只因为修炼法轮大法,只因为信仰真、善、忍,恶警向洪平不断带人骚扰邵夕荣,邵夕荣站在自家平房上大喊:“法轮大法好!”并质问向洪平:“宋村有位叫于正红的就是你迫害死的,你会遭报应的!”邵夕荣的孩子在学校,向洪平又去学校骚扰孩子,使孩子在学校里受人辱骂、欺侮、嘲笑,孩子的脸被抓的一道道血痕,给孩子造成极大伤害,而同时邵夕荣的父母也受到向洪平不同程度的骚扰。
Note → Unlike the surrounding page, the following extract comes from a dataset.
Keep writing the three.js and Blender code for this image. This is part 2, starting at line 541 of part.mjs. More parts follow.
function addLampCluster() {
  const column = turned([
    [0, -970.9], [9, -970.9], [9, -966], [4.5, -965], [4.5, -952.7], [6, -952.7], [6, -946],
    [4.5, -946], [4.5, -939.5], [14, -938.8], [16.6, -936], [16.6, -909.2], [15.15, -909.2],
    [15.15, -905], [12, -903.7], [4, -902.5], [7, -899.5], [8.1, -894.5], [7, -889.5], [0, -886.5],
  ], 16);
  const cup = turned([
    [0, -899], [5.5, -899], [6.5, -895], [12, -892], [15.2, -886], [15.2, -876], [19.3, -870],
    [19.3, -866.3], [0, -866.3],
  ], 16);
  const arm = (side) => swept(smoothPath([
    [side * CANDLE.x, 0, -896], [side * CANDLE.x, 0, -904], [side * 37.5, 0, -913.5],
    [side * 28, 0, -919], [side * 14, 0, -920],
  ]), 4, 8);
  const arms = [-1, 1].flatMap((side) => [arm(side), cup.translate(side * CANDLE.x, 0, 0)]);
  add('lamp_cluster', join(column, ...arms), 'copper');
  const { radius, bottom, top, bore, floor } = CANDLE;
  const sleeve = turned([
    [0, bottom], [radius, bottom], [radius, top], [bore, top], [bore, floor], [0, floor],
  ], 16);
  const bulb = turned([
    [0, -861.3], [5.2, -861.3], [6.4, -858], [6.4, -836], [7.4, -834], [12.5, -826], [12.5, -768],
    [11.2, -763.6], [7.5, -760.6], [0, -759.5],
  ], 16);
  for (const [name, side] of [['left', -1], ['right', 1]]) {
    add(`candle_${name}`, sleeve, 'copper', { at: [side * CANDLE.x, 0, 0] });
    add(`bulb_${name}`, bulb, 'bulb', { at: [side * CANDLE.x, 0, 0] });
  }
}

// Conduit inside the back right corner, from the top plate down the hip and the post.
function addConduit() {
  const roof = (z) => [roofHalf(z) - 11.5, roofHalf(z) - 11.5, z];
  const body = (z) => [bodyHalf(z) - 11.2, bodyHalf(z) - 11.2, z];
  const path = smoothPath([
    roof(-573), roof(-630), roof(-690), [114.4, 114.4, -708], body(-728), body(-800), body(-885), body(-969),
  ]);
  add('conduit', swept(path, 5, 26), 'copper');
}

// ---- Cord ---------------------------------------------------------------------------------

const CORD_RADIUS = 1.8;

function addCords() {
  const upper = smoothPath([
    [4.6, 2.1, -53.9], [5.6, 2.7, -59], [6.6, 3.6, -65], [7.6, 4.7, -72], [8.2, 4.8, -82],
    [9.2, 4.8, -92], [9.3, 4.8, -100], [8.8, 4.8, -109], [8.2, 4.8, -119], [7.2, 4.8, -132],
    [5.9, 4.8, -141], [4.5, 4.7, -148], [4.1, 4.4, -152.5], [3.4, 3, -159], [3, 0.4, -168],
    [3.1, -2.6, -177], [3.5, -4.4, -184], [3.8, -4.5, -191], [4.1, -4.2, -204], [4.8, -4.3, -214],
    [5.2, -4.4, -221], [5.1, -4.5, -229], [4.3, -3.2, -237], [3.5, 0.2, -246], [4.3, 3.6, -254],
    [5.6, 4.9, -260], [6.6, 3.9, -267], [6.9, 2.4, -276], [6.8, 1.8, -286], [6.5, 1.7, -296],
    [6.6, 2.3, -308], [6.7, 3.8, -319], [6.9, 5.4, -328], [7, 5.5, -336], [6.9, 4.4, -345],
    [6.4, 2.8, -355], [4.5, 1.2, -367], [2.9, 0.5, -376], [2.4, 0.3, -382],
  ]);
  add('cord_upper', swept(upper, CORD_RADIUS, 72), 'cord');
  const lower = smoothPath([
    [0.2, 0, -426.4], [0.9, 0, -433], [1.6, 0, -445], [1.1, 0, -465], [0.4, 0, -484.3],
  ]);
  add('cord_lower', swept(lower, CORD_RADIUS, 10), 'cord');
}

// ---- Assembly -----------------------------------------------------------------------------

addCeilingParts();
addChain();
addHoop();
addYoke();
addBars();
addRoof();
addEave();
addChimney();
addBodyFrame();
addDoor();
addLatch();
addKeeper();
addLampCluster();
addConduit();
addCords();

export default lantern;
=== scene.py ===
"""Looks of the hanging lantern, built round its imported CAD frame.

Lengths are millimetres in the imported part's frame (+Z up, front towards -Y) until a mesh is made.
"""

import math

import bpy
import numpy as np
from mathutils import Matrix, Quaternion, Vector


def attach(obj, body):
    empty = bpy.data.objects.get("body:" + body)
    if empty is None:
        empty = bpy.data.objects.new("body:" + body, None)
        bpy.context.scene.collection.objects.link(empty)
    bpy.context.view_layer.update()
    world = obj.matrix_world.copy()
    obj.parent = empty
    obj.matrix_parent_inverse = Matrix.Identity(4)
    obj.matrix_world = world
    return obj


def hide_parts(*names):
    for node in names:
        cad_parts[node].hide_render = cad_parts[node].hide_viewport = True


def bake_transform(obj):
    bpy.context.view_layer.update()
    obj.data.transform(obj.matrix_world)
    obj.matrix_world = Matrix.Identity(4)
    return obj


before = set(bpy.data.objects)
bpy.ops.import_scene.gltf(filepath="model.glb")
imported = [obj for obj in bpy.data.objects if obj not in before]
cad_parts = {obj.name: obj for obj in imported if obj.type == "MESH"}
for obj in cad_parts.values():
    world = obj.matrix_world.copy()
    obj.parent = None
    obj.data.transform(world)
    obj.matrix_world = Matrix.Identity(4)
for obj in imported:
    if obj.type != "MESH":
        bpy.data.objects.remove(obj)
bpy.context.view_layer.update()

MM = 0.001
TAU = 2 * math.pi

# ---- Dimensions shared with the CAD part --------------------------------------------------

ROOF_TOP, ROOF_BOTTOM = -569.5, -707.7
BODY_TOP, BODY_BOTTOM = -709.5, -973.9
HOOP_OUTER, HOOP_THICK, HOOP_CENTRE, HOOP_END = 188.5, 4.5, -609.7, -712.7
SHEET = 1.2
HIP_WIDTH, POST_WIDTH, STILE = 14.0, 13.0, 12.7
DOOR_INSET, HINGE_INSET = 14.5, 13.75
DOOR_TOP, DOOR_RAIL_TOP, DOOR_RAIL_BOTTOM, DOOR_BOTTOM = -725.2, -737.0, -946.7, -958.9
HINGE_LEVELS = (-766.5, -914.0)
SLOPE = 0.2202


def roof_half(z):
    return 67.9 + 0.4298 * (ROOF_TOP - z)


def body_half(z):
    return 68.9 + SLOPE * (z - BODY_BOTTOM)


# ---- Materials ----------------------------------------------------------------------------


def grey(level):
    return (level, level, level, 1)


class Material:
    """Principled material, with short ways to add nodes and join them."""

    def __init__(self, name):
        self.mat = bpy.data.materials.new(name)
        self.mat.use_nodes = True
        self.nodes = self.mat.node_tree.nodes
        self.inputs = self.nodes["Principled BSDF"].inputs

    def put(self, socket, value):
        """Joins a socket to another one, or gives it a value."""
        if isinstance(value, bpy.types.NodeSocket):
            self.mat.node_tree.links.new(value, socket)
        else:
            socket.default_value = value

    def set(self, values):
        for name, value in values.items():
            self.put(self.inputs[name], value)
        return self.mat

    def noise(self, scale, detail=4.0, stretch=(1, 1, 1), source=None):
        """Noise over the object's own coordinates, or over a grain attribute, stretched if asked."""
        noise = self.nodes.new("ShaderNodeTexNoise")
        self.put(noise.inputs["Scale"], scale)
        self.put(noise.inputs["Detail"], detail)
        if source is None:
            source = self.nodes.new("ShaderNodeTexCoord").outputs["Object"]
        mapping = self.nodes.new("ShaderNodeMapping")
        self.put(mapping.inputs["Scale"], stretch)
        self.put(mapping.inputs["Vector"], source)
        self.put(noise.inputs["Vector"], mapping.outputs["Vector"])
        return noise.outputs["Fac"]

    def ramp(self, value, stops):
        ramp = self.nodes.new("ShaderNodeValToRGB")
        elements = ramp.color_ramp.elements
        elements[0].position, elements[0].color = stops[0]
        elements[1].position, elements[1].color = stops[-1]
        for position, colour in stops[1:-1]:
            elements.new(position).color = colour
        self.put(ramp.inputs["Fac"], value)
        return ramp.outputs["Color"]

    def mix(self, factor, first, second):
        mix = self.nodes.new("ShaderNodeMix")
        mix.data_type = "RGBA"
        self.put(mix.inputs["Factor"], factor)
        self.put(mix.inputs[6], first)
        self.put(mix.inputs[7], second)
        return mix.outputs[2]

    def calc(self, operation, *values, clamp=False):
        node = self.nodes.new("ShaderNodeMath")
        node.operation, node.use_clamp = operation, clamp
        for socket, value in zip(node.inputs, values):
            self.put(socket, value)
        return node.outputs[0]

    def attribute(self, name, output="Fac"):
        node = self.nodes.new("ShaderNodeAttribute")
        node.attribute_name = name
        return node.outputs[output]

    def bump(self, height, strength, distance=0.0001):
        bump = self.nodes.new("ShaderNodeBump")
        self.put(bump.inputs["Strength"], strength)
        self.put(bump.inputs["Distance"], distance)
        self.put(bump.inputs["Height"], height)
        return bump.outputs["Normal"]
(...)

二零一一年秋天,文登检察院和政法委来了八人要带邵夕荣去学习,邵夕荣的丈夫不同意,说:“学习什么?学你们共产党搞腐败吗?”邵夕荣的丈夫被迫害的血压升高,脑袋疼,精神上压力很大,这一切都是中共恶党造的孽。第二天又来了五~六个人到邵夕荣家骚扰,邵夕荣就喊“法轮大法好”,磨叽了一上午,那伙人才离开。第三天又来了四个人,拿着手铐要铐邵夕荣,邵夕荣急忙把门拉上,邵夕荣的婆婆八十岁了,拄着拐杖出来说:“你们不许迫害我媳妇!法轮大法就是好!真善忍哪有错!哪个邪?!”她义正词严的震慑了邪恶。第四天又来二人,第五天来了一人。不几天又来一拨人,村里人都说:“庄稼人忙着呢,抓她干嘛?”即使老百姓对邪恶的骚扰很反感,也时不时的总有政法委的检查监督车在邵夕荣家门口晃。

除了邵夕荣长期遭到骚扰迫害,侯家镇邱洪波、朱德荣、时永红、刘昌聪、李素英、王丽红、王桂娥、房仲月、田由英、于清芙、王英森、初曾凤、刘燕、邵树英、刘玉莲、张爱霞、于夕美、于凤勋;泽库镇王积香、邵夕香、李志蓉、王会丽、吴增翠、连海英、颜淑明、姚建波、马连荣、崔贤岺、颜叶、孙书香、张均英、王相秀、侯泽芹、侯连山、王进英、王进建、王建超、曲爱萍、邵菊翠、房德荣;口子镇孙文平、黄秀娟、房军凤;宋村镇刘玉升、刘淑英、鞠在淑、邱洪军、毕可英;此外还有关江玲、邵兰英、吴光明、杨夕红、邵宗红、刘玉战、刘桂宁、张吉顺、毕可文、毕可德、田世莲、田福林、毕新平、孙金玲、赵锦香、张秀红、梁秀丽、吴培兰、赵锦兰、王培燕、王淑荣、曲贵玲、刘祥珍、周秀波、周淑花、齐亚洁、金思学、夏明欣、金华安、周作玲、倪秀华、杨秀红、于书荣、王永、白平、时敏、王子艳、杨元信、侯庆玲、时春胡、初金秀、于海英、毕自娥、毕建春、毕永忠、张锦娜、李建月、李孝贞、刘术娥、隋丽梅、侯绍芝、洪焕芹、徐承玲等法轮功学员都不同程度的受到邪党的骚扰高压迫害。

还有:崔贤岺被拘留关押八次之多;李素英被关押骚扰六次;王英森被骚扰十次,其中被非法拘留八~九次,共计一百五十天、洗脑班一次五十八天。李孝贞从二零零零年七月三日~二零零三年二月二十四日被非法关押八百多天。刘红、李建月被迫离婚。